7. Format and Deliverables
Platforms, number of pieces, video length, aspect ratio, posting window, usage rights, exclusivity period. Specific. No ambiguity.
8. Total Creative Freedom on Everything Else
Yes, this is a brief section in itself. Write it down. Tell the creator explicitly: “Hook, structure, jokes, edit, music, format — all yours. We trust your audience knows you better than we do.”
What to Send WITH the Brief
- The actual product — well in advance of the shoot, so the creator can use it on real jobs before filming. This is non-negotiable for tradie creators. They will not credibly review a product they’ve used for 20 minutes.
- High-resolution brand logos and product images for use in pinned comments, descriptions, and end cards.
- One or two examples of the brand’s tone of voice — but don’t ask the creator to copy them. Use them as guardrails, not as templates.
- A direct contact for questions — ideally a marketing manager, not a chain of three account managers. Speed matters.
What NOT to Include in a Tradie Creator Brief
1. A Word-for-Word Script
If you wanted scripted content, you’d hire an actor. Scripts kill tradie content.

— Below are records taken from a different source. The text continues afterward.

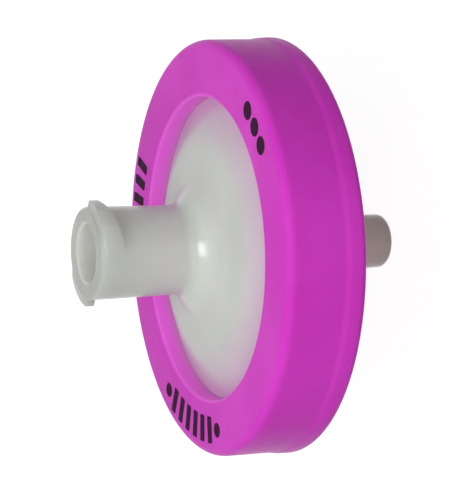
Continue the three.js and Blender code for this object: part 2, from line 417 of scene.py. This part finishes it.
def natural_plastic():
    """Milky plastic, polished on the tubes and flares, with painted light and shade: the tube is
    painted greyer towards its mouth (partly its thin wall's own greyness, partly painted shade) with
    a darker painted rim, its socket painted light, the outlet tinted with painted pink bounce light
    from the ring, and the disc tinted with a painted reflection of the ring's magenta wall next to
    its windows."""
    material, tree, shader = new_material("natural_polypropylene")
    radius = radius_from_axis(tree)
    height = height_above_outlet(tree)
    cloudy = ramp(tree, noise(tree, 160, 4), [
        (0.3, linear(204, 206, 202)),
        (0.7, linear(210, 212, 208)),
    ])
    # painted reflection and bounce light of the ring's magenta window wall, growing out to the
    # window's foot
    painted_magenta_reflection = map_range(tree, radius, MAGENTA_REFLECTION_START, WINDOW_FOOT_RADIUS, 0, 0.39)
    disc = mix_colour(tree, painted_magenta_reflection, cloudy, linear(226, 96, 210))
    # partly painted shade: the tube is painted greyer than the disc and greyer up towards its mouth,
    # partly the thin wall's own greyness; its green tint offsets the ring's pink bounce light
    from_disc = map_range(tree, height, RING_TOP + INLET_FLARE_START, MOUTH, 0, 1)
    tube = mix_colour(tree, from_disc, linear(211, 219, 209), linear(183, 191, 182))
    # painted shade: the mouth's rim is painted darker than the tube
    mouth_shade = map_range(tree, height, MOUTH - MOUTH_SHADE_HEIGHT, MOUTH, 0, 1)
    tube = mix_colour(tree, mouth_shade, tube, linear(157, 159, 154))
    on_disc = map_range(tree, radius, INLET_MOUTH_RADIUS + LUG_REACH, DISC_COLOUR_START, 0, 1)
    colour = mix_colour(tree, on_disc, tube, disc)
    # painted light: the socket's inside is painted lighter than the tube, standing in for light
    # scattered through its thin wall
    painted_socket_light = map_range(tree, radius, LUER_MOUTH_RADIUS + LUER_LEAD_IN, LUER_MOUTH_RADIUS, 0, 1)
    colour = mix_colour(tree, painted_socket_light, colour, linear(206, 209, 202))
    # painted light: the outlet is tinted pink-brown, standing in for bounce light from the magenta
    # ring
    outlet_bounce = map_range(tree, height, RING_BOTTOM, RING_BOTTOM - OUTLET_BOUNCE_END, 0, 1)
    colour = mix_colour(tree, outlet_bounce, colour, linear(246, 200, 194))
    tree.links.new(colour, shader.inputs["Base Color"])
    cloudiness = map_range(tree, radius, INLET_MOUTH_RADIUS, CLEAR_DISC_START, 1, 0)
    tree.links.new(cloudiness, shader.inputs["Subsurface Weight"])
    shader.inputs["Subsurface Radius"].default_value = (1.0, 0.97, 0.9)
    shader.inputs["Subsurface Scale"].default_value = 5.0 * MM
    shader.inputs["Specular IOR Level"].default_value = 0.1
    shader.inputs["Roughness"].default_value = 0.28
    polished = map_range(tree, radius, POLISH_FULL, POLISH_START, 0.5, 0, eased=True)
    tree.links.new(polished, shader.inputs["Coat Weight"])
    shader.inputs["Coat Roughness"].default_value = 0.08
    bump(tree, shader, noise(tree, 110, 1), 0.03, 0.05 * MM)
    return material


def membrane_sheet():
    material, tree, shader = new_material("membrane")
    colour = ramp(tree, noise(tree, 2500, 5), [
        (0.35, linear(236, 234, 226)),
        (0.65, linear(247, 246, 241)),
    ])
    tree.links.new(colour, shader.inputs["Base Color"])
    shader.inputs["Roughness"].default_value = 0.95
    bump(tree, shader, noise(tree, 4000, 4), 0.2, 0.02 * MM)
    return material


def print_ink():
    material, tree, shader = new_material("print_ink")
    colour = ramp(tree, noise(tree, 1600, 4), [
        (0.3, linear(44, 16, 42)),
        (0.75, linear(60, 26, 56)),
    ])
    tree.links.new(colour, shader.inputs["Base Color"])
    shader.inputs["Specular IOR Level"].default_value = 0.02
    shader.inputs["Roughness"].default_value = 0.5
    bump(tree, shader, noise(tree, 3000, 3), 0.1, 0.02 * MM)
    return material


# ---- pieces ------------------------------------------------------------------------------

def overmould_ring():
    band_top = RING_RADIUS - BAND_DRAFT
    side = band_top - BAND_STEP
    foot = WINDOW_FOOT_RADIUS
    outline = rounded_outline([
        (foot, RING_BOTTOM + RECESS_DEPTH),
        (WINDOW_RADIUS, RING_BOTTOM, WINDOW_ROUNDING),
        (RING_RADIUS, RING_BOTTOM, RING_BOTTOM_ROUNDING),
        (band_top, RING_BOTTOM + BAND_HEIGHT - BAND_SLOPE, BAND_ROUNDING),
        (side, RING_BOTTOM + BAND_HEIGHT, BAND_ROUNDING),
        (side, RING_TOP, RING_TOP_ROUNDING),
        (WINDOW_RADIUS, RING_TOP, WINDOW_ROUNDING),
        (foot, RING_TOP - RECESS_DEPTH),
        (DISC_RADIUS, RING_TOP - RECESS_DEPTH),
        (DISC_RADIUS, RING_BOTTOM + RECESS_DEPTH),
    ])
    mesh = turned_mesh("ring", outline, RING_COLUMNS)
    sharpen(mesh, 32)
    return mesh


def smooth(value):
    value = np.clip(value, 0, 1)
    return value * value * (3 - 2 * value)


def lug_share(height, angle):
    """How much of the way out to the lugs' crest the tube's surface reaches, from 0 to 1."""
    behind_end = np.degrees(np.mod(math.radians(LUG_END_DEG) - angle, math.pi))
    rise = smooth(behind_end / LUG_STEEP_DEG) * smooth((LUG_SPAN_DEG - behind_end) / LUG_RAMP_DEG)
    middle = MOUTH - LUG_END_BELOW_MOUTH - behind_end / 360 * LUG_LEAD
    flank = (LUG_ROOT_WIDTH - LUG_CREST_WIDTH) / 2
    inside = (LUG_ROOT_WIDTH / 2 - np.abs(height - middle)) / flank
    trimmed = (MOUTH - LUG_SET_BACK + LUG_EDGE / 2 - height) / LUG_EDGE
    return rise * smooth(inside) * smooth(trimmed)


def reshape_inlet(radius, height, angle):
    """Adds the lugs outside the tube and the spreader ribs under the ceiling."""
    outside = (radius > LUER_MOUTH_RADIUS + LUER_LEAD_IN * 2) & (height > MOUTH - LUG_REGION)
    lugs = (INLET_MOUTH_RADIUS + LUG_REACH - radius) * lug_share(height, angle)
    radius = radius + np.where(outside, lugs, 0)
    step = 2 * math.pi / SPREADERS
    off_rib = np.abs(np.mod(angle + step / 2, step) - step / 2)
    on_rib = (np.sin(np.minimum(off_rib, math.pi / 2)) * radius < SPREADER_WIDTH / 2)
    on_rib &= (radius > SPREADER_START) & (radius < SPREADER_END)
    on_rib &= np.abs(height - chamber_ceiling(radius)) < NEARBY
    height = np.where(on_rib, MEMBRANE_TOP + SPREADER_CLEARANCE, height)
    return radius, height


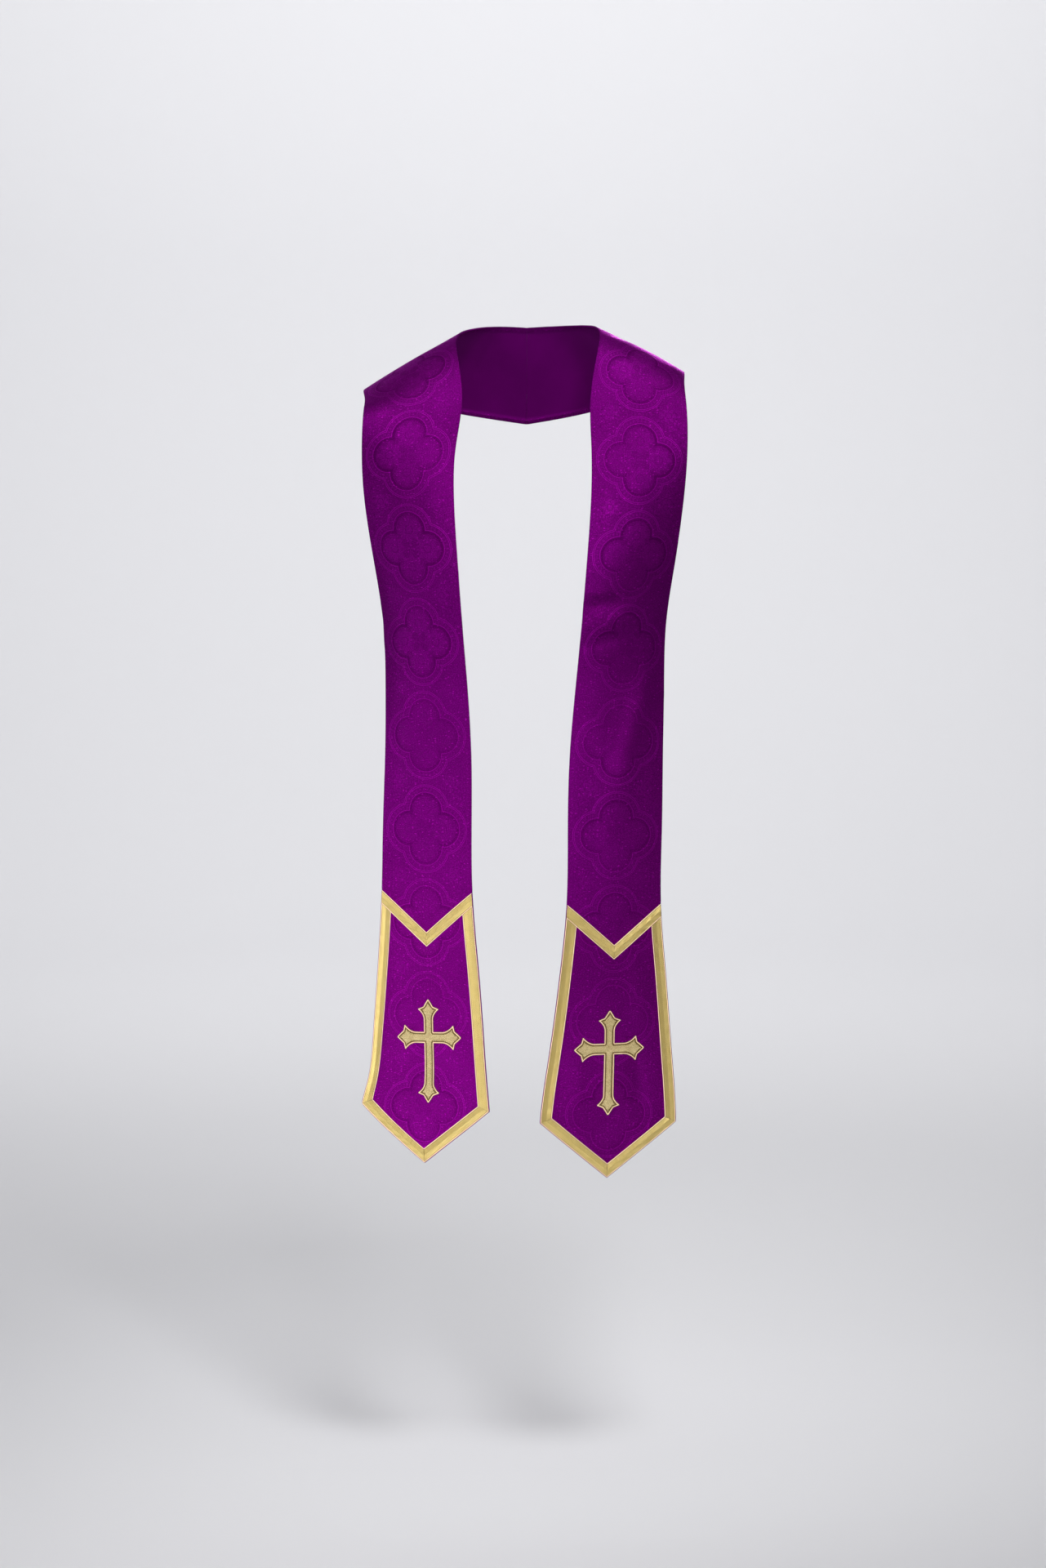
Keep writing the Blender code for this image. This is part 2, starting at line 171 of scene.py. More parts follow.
# %% [markdown]
# ## Folds and creases
#
# Lined damask is stiff, so it hangs almost plain: a few broad folds where it turns over the shoulder and
# passes the belly, and smaller creases that cross them. Each is one row: the line that it follows, how far it
# spreads to each side, and how high it stands. A crease is the same thing as a fold, only narrower and
# lower. The rows were placed one by one, uneven in length and depth, broad folds first, and the back of the
# neck has its own.

# %% Table of folds and creases
Fold = namedtuple("Fold", "across_a along_a across_b along_b reach height")
LEFT_FOLDS = [Fold(*row) for row in (
    (-1.00, 0.560, -0.10, 0.552, 0.010, -0.0016),
    (-0.90, 0.584, 0.20, 0.574, 0.012, 0.0014),
    (0.55, 0.640, 0.05, 0.800, 0.016, 0.0018),
    (0.40, 1.130, 0.48, 1.215, 0.011, -0.0012),
    (-0.95, 0.034, 0.10, 0.050, 0.008, 0.0007),
    (0.20, 0.070, 0.95, 0.058, 0.010, -0.0009),
    (-0.90, 0.112, 0.15, 0.135, 0.009, 0.0008),
    (-0.98, 0.190, -0.20, 0.176, 0.008, -0.0008),
    (0.10, 0.228, 0.98, 0.214, 0.011, 0.0009),
    (-0.60, 0.300, 0.05, 0.420, 0.014, 0.0007),
    (0.98, 0.470, 0.25, 0.492, 0.007, -0.0006),
    (-0.98, 0.541, -0.45, 0.545, 0.004, 0.0006),
    (-0.98, 0.612, 0.00, 0.600, 0.007, -0.0007),
    (0.30, 0.690, 0.98, 0.672, 0.008, 0.0006),
    (-0.55, 0.760, -0.40, 0.905, 0.013, -0.0006),
    (0.30, 1.000, 0.62, 1.110, 0.013, 0.0006),
    (-0.62, 1.120, -0.38, 1.230, 0.012, 0.0007),
)]
RIGHT_FOLDS = [Fold(*row) for row in (
    (1.00, 0.590, 0.20, 0.604, 0.012, 0.0016),
    (0.50, 0.660, 0.10, 0.820, 0.016, 0.0018),
    (0.62, 1.080, 0.92, 1.190, 0.012, 0.0016),
    (-0.20, 0.028, 0.95, 0.046, 0.009, 0.0008),
    (-0.95, 0.066, 0.10, 0.078, 0.008, -0.0008),
    (0.05, 0.124, 0.95, 0.108, 0.010, 0.0009),
    (-0.96, 0.182, 0.10, 0.196, 0.008, 0.0007),
    (0.15, 0.246, 0.98, 0.262, 0.010, -0.0007),
    (0.55, 0.320, 0.20, 0.430, 0.014, 0.0006),
    (-0.98, 0.505, -0.30, 0.520, 0.007, -0.0006),
    (0.98, 0.566, 0.30, 0.578, 0.007, -0.0008),
    (-0.98, 0.622, 0.15, 0.610, 0.008, 0.0007),
    (-0.70, 0.680, -0.55, 0.830, 0.013, 0.0006),
    (-0.30, 0.980, -0.55, 1.100, 0.013, -0.0006),
    (0.05, 1.150, 0.22, 1.240, 0.011, 0.0006),
)]
FOLDS = {LEFT: LEFT_FOLDS, RIGHT: RIGHT_FOLDS}
FOLD_END = 0.35  # share of its height that a fold still has at its ends
print("folds and creases:", len(LEFT_FOLDS), "on the left,", len(RIGHT_FOLDS), "on the right")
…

2. Mandatory Hashtag Lists Longer Than Three
Long hashtag stuffing reads as paid and depresses organic reach on most platforms in 2026. Pick one branded hashtag and one disclosure hashtag (#ad or #spon). Done.
3. Brand Voice Documents Built for Office Workers
The 40-page brand voice deck your agency built for the corporate website does not apply to a jobsite tradie creator. Distil it down to the few things that matter.
4. Six Rounds of Internal Approval Built Into the Workflow
Tradie creators work fast and post often. If your approval chain takes two weeks, you’ll lose the creator’s interest, push back the publish date, and miss the campaign window. Streamline approvals to one decision-maker, ideally same-day.
The Approval Process: Get It Right or Lose the Campaign
Best practice for tradie creator approval:
- Concept approval — creator sends a short written concept or rough cut. Brand approves or requests revisions in 24–48 hours.
- Final edit approval — creator sends final edit. Brand approves in 24–48 hours.
- Publish — creator publishes within the agreed window.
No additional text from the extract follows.